Short exercise: Give the material again in full, matching it exactly.

Data extract:
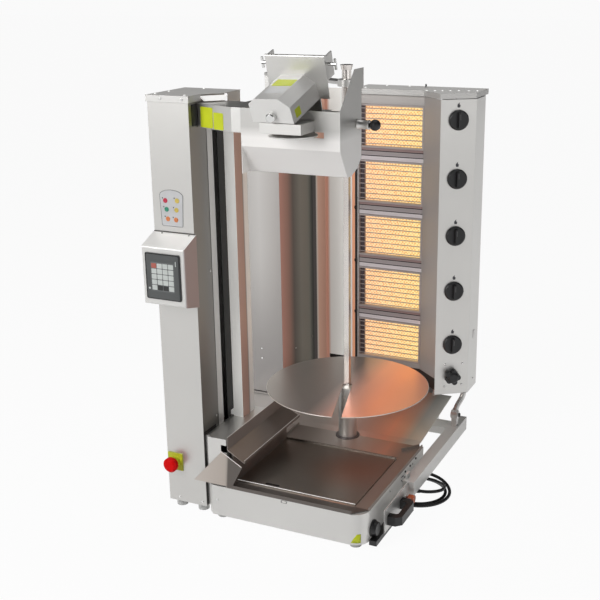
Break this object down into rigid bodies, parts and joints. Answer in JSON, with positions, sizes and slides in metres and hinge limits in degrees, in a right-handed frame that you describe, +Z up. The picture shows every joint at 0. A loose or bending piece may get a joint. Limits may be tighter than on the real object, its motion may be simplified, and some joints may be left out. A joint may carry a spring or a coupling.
{
  "type": "automatic doner kebab grill",
  "caption": "Upright grill with a driven spit and round plate, ceramic gas burners, and a motor cutter head that a column lifts and lowers.",
  "frame": {"origin": "on the floor under the middle of the object's footprint, free cable left out", "axes": "+X to the right seen from the front, +Y to the back, +Z up"},
  "size_m": [0.7406, 0.8844, 1.2118],
  "materials": {
    "satin_steel": "satin stainless sheet with a fine grain",
    "polished_steel": "smoother stainless sheet that mirrors the heat",
    "dark_steel": "heat tinted steel",
    "machined_steel": "turned and plated steel",
    "cast_grey": "cast housing",
    "black_plastic": "moulded matt plastic",
    "black_rubber": "matt rubber",
    "yellow_plastic": "plain yellow plate",
    "red_plastic": "glossy red cap",
    "orange_plastic": "orange knob",
    "glowing_ceramic": "perforated ceramic, glowing",
    "brass_fittings": "brass pipes and valves",
    "cable_jacket": "black cable jacket"
  },
  "bodies": {
    "root": {"base_shell": "satin_steel", "feet": "black_rubber", "drip_tray": "polished_steel", "rear_drip_sheet": "polished_steel", "side_block": "satin_steel", "column_shell": "satin_steel", "column_lid": "satin_steel", "slot_cover": "black_plastic", "guide_frame": "machined_steel", "lift_motor": "cast_grey", "hmi_housing": "satin_steel", "hmi_panel": "black_plastic", "estop_plate": "yellow_plastic", "hub_bearing": "dark_steel", "spit_gearmotor": "cast_grey", "spit_top_arm": "satin_steel", "rear_cabinet": "satin_steel", "rear_wall": "satin_steel", "heat_post": "satin_steel", "slide_rail": "black_plastic", "cover_screws": "machined_steel", "cable_gland": "black_plastic", "power_cable_lead": "cable_jacket", "power_cable_coil": "cable_jacket", "power_plug": "black_plastic"},
    "lift_spindle": {"lift_screw": "machined_steel"},
    "carriage": {"lift_carriage": "machined_steel", "cutter_arm": "satin_steel", "hood": "satin_steel", "yoke": "satin_steel", "wing_screws": "machined_steel", "cutter_housing": "satin_steel", "cutter_base": "satin_steel", "cutter_motor": "cast_grey"},
    "blade": {"cutter_blade": "machined_steel"},
    "slice_dial": {"slice_knob": "machined_steel"},
    "plunger": {"plunger_knob": "black_plastic"},
    "estop": {"estop_button": "red_plastic"},
    "spit": {"spit": "polished_steel", "spit_hub": "polished_steel", "meat_plate": "polished_steel"},
    "insert": {"tray_insert": "polished_steel"},
    "chute": {"slice_chute": "polished_steel"},
    "burner": {"burner_housing": "satin_steel", "burner_casings": "dark_steel", "burner_ceramics": "glowing_ceramic", "gas_train": "brass_fittings", "control_column": "satin_steel", "burner_lid": "satin_steel", "support_tube": "satin_steel", "slide_frame": "satin_steel", "bridge_handle": "black_plastic"},
    "star_screw": {"star_knob": "black_plastic"},
    "release": {"release_knob": "orange_plastic"},
    "main_switch": {"main_switch_knob": "black_plastic"},
    "gas_valve_1": {"gas_knob_1": "black_plastic"},
    "gas_valve_2": {"gas_knob_2": "black_plastic"},
    "gas_valve_3": {"gas_knob_3": "black_plastic"},
    "gas_valve_4": {"gas_knob_4": "black_plastic"},
    "gas_valve_5": {"gas_knob_5": "black_plastic"}
  },
  "joints": [
    {"name": "lift", "type": "slide", "parent": "root", "child": "carriage", "axis": [0, 0, 1], "range_m": [-0.56, 0]},
    {"name": "lift_spindle_turn", "type": "hinge", "parent": "root", "child": "lift_spindle", "pos_m": [-0.2185, -0.2578, 0.6], "axis": [0, 0, 1], "range_deg": [-10100, 10]},
    {"name": "blade_spin", "type": "hinge", "parent": "carriage", "child": "blade", "pos_m": [0.1095, -0.3668, 1.029], "axis": [0, 0, 1], "continuous": true},
    {"name": "slice_dial_turn", "type": "hinge", "parent": "carriage", "child": "slice_dial", "pos_m": [0.0885, -0.4278, 1.078], "axis": [0, -0.9563, -0.2924], "range_deg": [0, 270]},
    {"name": "plunger_pull", "type": "slide", "parent": "carriage", "child": "plunger", "axis": [1, 0, 0], "range_m": [0, 0.008], "stiffness_N_per_m": 800},
    {"name": "estop_press", "type": "slide", "parent": "root", "child": "estop", "axis": [0, 1, 0], "range_m": [0, 0.004]},
    {"name": "spit_spin", "type": "hinge", "parent": "root", "child": "spit", "pos_m": [0.0615, 0.0482, 0.26], "axis": [0, 0, 1], "continuous": true},
    {"name": "insert_lift", "type": "slide", "parent": "root", "child": "insert", "axis": [0, 0, 1], "range_m": [0, 0.05]},
    {"name": "chute_lift", "type": "slide", "parent": "root", "child": "chute", "axis": [0, 0, 1], "range_m": [0, 0.015]},
    {"name": "burner_slide", "type": "slide", "parent": "root", "child": "burner", "axis": [0, 1, 0], "range_m": [0, 0.04]},
    {"name": "star_screw_turn", "type": "hinge", "parent": "burner", "child": "star_screw", "pos_m": [0.2955, 0.2772, 0.243], "axis": [0.5547, -0.8321, 0], "range_deg": [0, 360]},
    {"name": "release_push", "type": "slide", "parent": "burner", "child": "release", "axis": [-1, 0, 0], "range_m": [0, 0.005], "stiffness_N_per_m": 800},
    {"name": "main_switch_turn", "type": "hinge", "parent": "root", "child": "main_switch", "pos_m": [0.2875, -0.3178, 0.047], "axis": [1, 0, 0], "range_deg": [0, 90]},
    {"name": "gas_valve_1_turn", "type": "hinge", "parent": "burner", "child": "gas_valve_1", "pos_m": [0.2955, 0.2772, 0.992], "axis": [0.5547, -0.8321, 0], "range_deg": [0, 240]},
    {"name": "gas_valve_2_turn", "type": "hinge", "parent": "burner", "child": "gas_valve_2", "pos_m": [0.2955, 0.2772, 0.829], "axis": [0.5547, -0.8321, 0], "range_deg": [0, 240]},
    {"name": "gas_valve_3_turn", "type": "hinge", "parent": "burner", "child": "gas_valve_3", "pos_m": [0.2955, 0.2772, 0.666], "axis": [0.5547, -0.8321, 0], "range_deg": [0, 240]},
    {"name": "gas_valve_4_turn", "type": "hinge", "parent": "burner", "child": "gas_valve_4", "pos_m": [0.2955, 0.2772, 0.503], "axis": [0.5547, -0.8321, 0], "range_deg": [0, 240]},
    {"name": "gas_valve_5_turn", "type": "hinge", "parent": "burner", "child": "gas_valve_5", "pos_m": [0.2955, 0.2772, 0.34], "axis": [0.5547, -0.8321, 0], "range_deg": [0, 240]}
  ],
  "couplings": [
    {"joint": "lift_spindle_turn", "follows": "lift", "rad_per_m": 314.16}
  ]
}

Task answer:
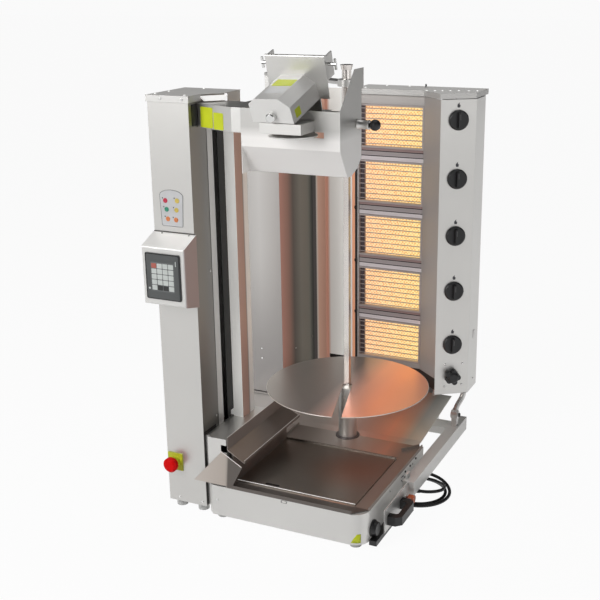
Break this object down into rigid bodies, parts and joints. Answer in JSON, with positions, sizes and slides in metres and hinge limits in degrees, in a right-handed frame that you describe, +Z up. The picture shows every joint at 0. A loose or bending piece may get a joint. Limits may be tighter than on the real object, its motion may be simplified, and some joints may be left out. A joint may carry a spring or a coupling.
{
  "type": "automatic doner kebab grill",
  "caption": "Upright grill with a driven spit and round plate, ceramic gas burners, and a motor cutter head that a column lifts and lowers.",
  "frame": {"origin": "on the floor under the middle of the object's footprint, free cable left out", "axes": "+X to the right seen from the front, +Y to the back, +Z up"},
  "size_m": [0.7406, 0.8844, 1.2118],
  "materials": {
    "satin_steel": "satin stainless sheet with a fine grain",
    "polished_steel": "smoother stainless sheet that mirrors the heat",
    "dark_steel": "heat tinted steel",
    "machined_steel": "turned and plated steel",
    "cast_grey": "cast housing",
    "black_plastic": "moulded matt plastic",
    "black_rubber": "matt rubber",
    "yellow_plastic": "plain yellow plate",
    "red_plastic": "glossy red cap",
    "orange_plastic": "orange knob",
    "glowing_ceramic": "perforated ceramic, glowing",
    "brass_fittings": "brass pipes and valves",
    "cable_jacket": "black cable jacket"
  },
  "bodies": {
    "root": {"base_shell": "satin_steel", "feet": "black_rubber", "drip_tray": "polished_steel", "rear_drip_sheet": "polished_steel", "side_block": "satin_steel", "column_shell": "satin_steel", "column_lid": "satin_steel", "slot_cover": "black_plastic", "guide_frame": "machined_steel", "lift_motor": "cast_grey", "hmi_housing": "satin_steel", "hmi_panel": "black_plastic", "estop_plate": "yellow_plastic", "hub_bearing": "dark_steel", "spit_gearmotor": "cast_grey", "spit_top_arm": "satin_steel", "rear_cabinet": "satin_steel", "rear_wall": "satin_steel", "heat_post": "satin_steel", "slide_rail": "black_plastic", "cover_screws": "machined_steel", "cable_gland": "black_plastic", "power_cable_lead": "cable_jacket", "power_cable_coil": "cable_jacket", "power_plug": "black_plastic"},
    "lift_spindle": {"lift_screw": "machined_steel"},
    "carriage": {"lift_carriage": "machined_steel", "cutter_arm": "satin_steel", "hood": "satin_steel", "yoke": "satin_steel", "wing_screws": "machined_steel", "cutter_housing": "satin_steel", "cutter_base": "satin_steel", "cutter_motor": "cast_grey"},
    "blade": {"cutter_blade": "machined_steel"},
    "slice_dial": {"slice_knob": "machined_steel"},
    "plunger": {"plunger_knob": "black_plastic"},
    "estop": {"estop_button": "red_plastic"},
    "spit": {"spit": "polished_steel", "spit_hub": "polished_steel", "meat_plate": "polished_steel"},
    "insert": {"tray_insert": "polished_steel"},
    "chute": {"slice_chute": "polished_steel"},
    "burner": {"burner_housing": "satin_steel", "burner_casings": "dark_steel", "burner_ceramics": "glowing_ceramic", "gas_train": "brass_fittings", "control_column": "satin_steel", "burner_lid": "satin_steel", "support_tube": "satin_steel", "slide_frame": "satin_steel", "bridge_handle": "black_plastic"},
    "star_screw": {"star_knob": "black_plastic"},
    "release": {"release_knob": "orange_plastic"},
    "main_switch": {"main_switch_knob": "black_plastic"},
    "gas_valve_1": {"gas_knob_1": "black_plastic"},
    "gas_valve_2": {"gas_knob_2": "black_plastic"},
    "gas_valve_3": {"gas_knob_3": "black_plastic"},
    "gas_valve_4": {"gas_knob_4": "black_plastic"},
    "gas_valve_5": {"gas_knob_5": "black_plastic"}
  },
  "joints": [
    {"name": "lift", "type": "slide", "parent": "root", "child": "carriage", "axis": [0, 0, 1], "range_m": [-0.56, 0]},
    {"name": "lift_spindle_turn", "type": "hinge", "parent": "root", "child": "lift_spindle", "pos_m": [-0.2185, -0.2578, 0.6], "axis": [0, 0, 1], "range_deg": [-10100, 10]},
    {"name": "blade_spin", "type": "hinge", "parent": "carriage", "child": "blade", "pos_m": [0.1095, -0.3668, 1.029], "axis": [0, 0, 1], "continuous": true},
    {"name": "slice_dial_turn", "type": "hinge", "parent": "carriage", "child": "slice_dial", "pos_m": [0.0885, -0.4278, 1.078], "axis": [0, -0.9563, -0.2924], "range_deg": [0, 270]},
    {"name": "plunger_pull", "type": "slide", "parent": "carriage", "child": "plunger", "axis": [1, 0, 0], "range_m": [0, 0.008], "stiffness_N_per_m": 800},
    {"name": "estop_press", "type": "slide", "parent": "root", "child": "estop", "axis": [0, 1, 0], "range_m": [0, 0.004]},
    {"name": "spit_spin", "type": "hinge", "parent": "root", "child": "spit", "pos_m": [0.0615, 0.0482, 0.26], "axis": [0, 0, 1], "continuous": true},
    {"name": "insert_lift", "type": "slide", "parent": "root", "child": "insert", "axis": [0, 0, 1], "range_m": [0, 0.05]},
    {"name": "chute_lift", "type": "slide", "parent": "root", "child": "chute", "axis": [0, 0, 1], "range_m": [0, 0.015]},
    {"name": "burner_slide", "type": "slide", "parent": "root", "child": "burner", "axis": [0, 1, 0], "range_m": [0, 0.04]},
    {"name": "star_screw_turn", "type": "hinge", "parent": "burner", "child": "star_screw", "pos_m": [0.2955, 0.2772, 0.243], "axis": [0.5547, -0.8321, 0], "range_deg": [0, 360]},
    {"name": "release_push", "type": "slide", "parent": "burner", "child": "release", "axis": [-1, 0, 0], "range_m": [0, 0.005], "stiffness_N_per_m": 800},
    {"name": "main_switch_turn", "type": "hinge", "parent": "root", "child": "main_switch", "pos_m": [0.2875, -0.3178, 0.047], "axis": [1, 0, 0], "range_deg": [0, 90]},
    {"name": "gas_valve_1_turn", "type": "hinge", "parent": "burner", "child": "gas_valve_1", "pos_m": [0.2955, 0.2772, 0.992], "axis": [0.5547, -0.8321, 0], "range_deg": [0, 240]},
    {"name": "gas_valve_2_turn", "type": "hinge", "parent": "burner", "child": "gas_valve_2", "pos_m": [0.2955, 0.2772, 0.829], "axis": [0.5547, -0.8321, 0], "range_deg": [0, 240]},
    {"name": "gas_valve_3_turn", "type": "hinge", "parent": "burner", "child": "gas_valve_3", "pos_m": [0.2955, 0.2772, 0.666], "axis": [0.5547, -0.8321, 0], "range_deg": [0, 240]},
    {"name": "gas_valve_4_turn", "type": "hinge", "parent": "burner", "child": "gas_valve_4", "pos_m": [0.2955, 0.2772, 0.503], "axis": [0.5547, -0.8321, 0], "range_deg": [0, 240]},
    {"name": "gas_valve_5_turn", "type": "hinge", "parent": "burner", "child": "gas_valve_5", "pos_m": [0.2955, 0.2772, 0.34], "axis": [0.5547, -0.8321, 0], "range_deg": [0, 240]}
  ],
  "couplings": [
    {"joint": "lift_spindle_turn", "follows": "lift", "rad_per_m": 314.16}
  ]
}